I did find out that on firewall I have open only http port and tcp 22000, so I did enable udp 21027. Then I did restart syncthing on my PC and server {synology} and after while all connection are UP.

Checking the log I can see that syncthing is opening port for KCP

syncthing[2393]: [QIKVK] INFO: TCP listener ([::]:22000) starting
syncthing[2393]: [QIKVK] INFO: KCP listener ([::]:22020) starting

and later

syncthing[2393]: [QIKVK] INFO: kcp://0.0.0.0:22020 detected NAT type: Port restricted NAT
syncthing[2393]: [QIKVK] INFO: kcp://0.0.0.0:22020 resolved external address kcp://176.116.108.197:1026 (via stun.counterpath.net:3478)

and later I can see that my PC is establised connection with server {call oblak} over 22020 port which is not open at firewall and then replacing it with connection over 22000. What does it mean?

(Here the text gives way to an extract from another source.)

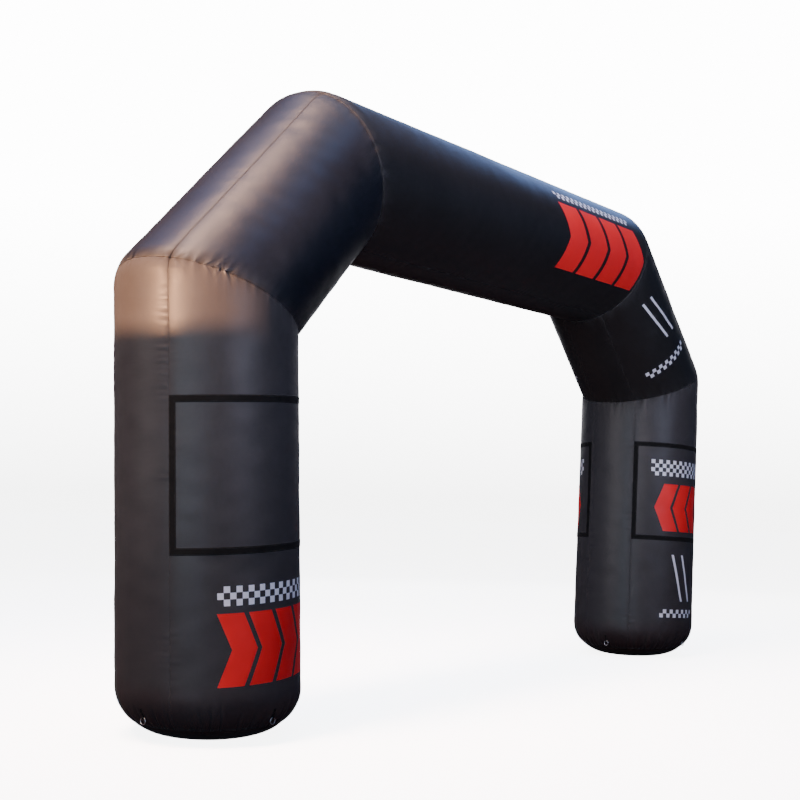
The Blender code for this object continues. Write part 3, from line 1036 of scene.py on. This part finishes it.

syncthing[2393]: [QIKVK] INFO: Established secure connection to 43H33OS-...-AXSNQQX at [::]:22020-192.168.101.3:22020 (kcp-server) (TLS_ECDHE_RS
syncthing[2393]: [QIKVK] INFO: Device 43H33OS-...AXSNQQX client is "syncthing v0.14.40" named "oblak"
syncthing[2393]: [QIKVK] INFO: Connected to already connected device (43H33OS-...AXSNQQX)
syncthing[2393]: [QIKVK] INFO: Established secure connection to 43H33OS-...AXSNQQX at 192.168.101.10:22000-192.168.101.3:53044 (tcp-server) (TLS_ECDHE_RSA_WITH_CHACHA20_POLY1305)
syncthing[2393]: [QIKVK] INFO: Replacing old connection [::]:22020-192.168.101.3:22020/kcp-server with 192.168.101.10:22000-192.168.101.3:53044/tcp-server for 43H33OS-...AXSNQQX
syncthing[2393]: [QIKVK] INFO: Connection to 43H33OS-...AXSNQQX closed: reading length: broken pipe
syncthing[2393]: [QIKVK] INFO: Device 43H33OS-...AXSNQQX client is "syncthing v0.14.40" named "oblak"

calmh · November 10, 2017, 12:10pm

That it established a KCP connection on port 22020 to begin with, then managed a TCP connection and switched to that as it’s better.

imsodin · November 10, 2017, 1:06pm

I guess this is a similar thing as what I usually see with relays: The connection is established quicker than direct (especially) local connections, so connections happen usually like this: unconnected -> relay/kcp -> direct tcp. Not ideal, but not a problem.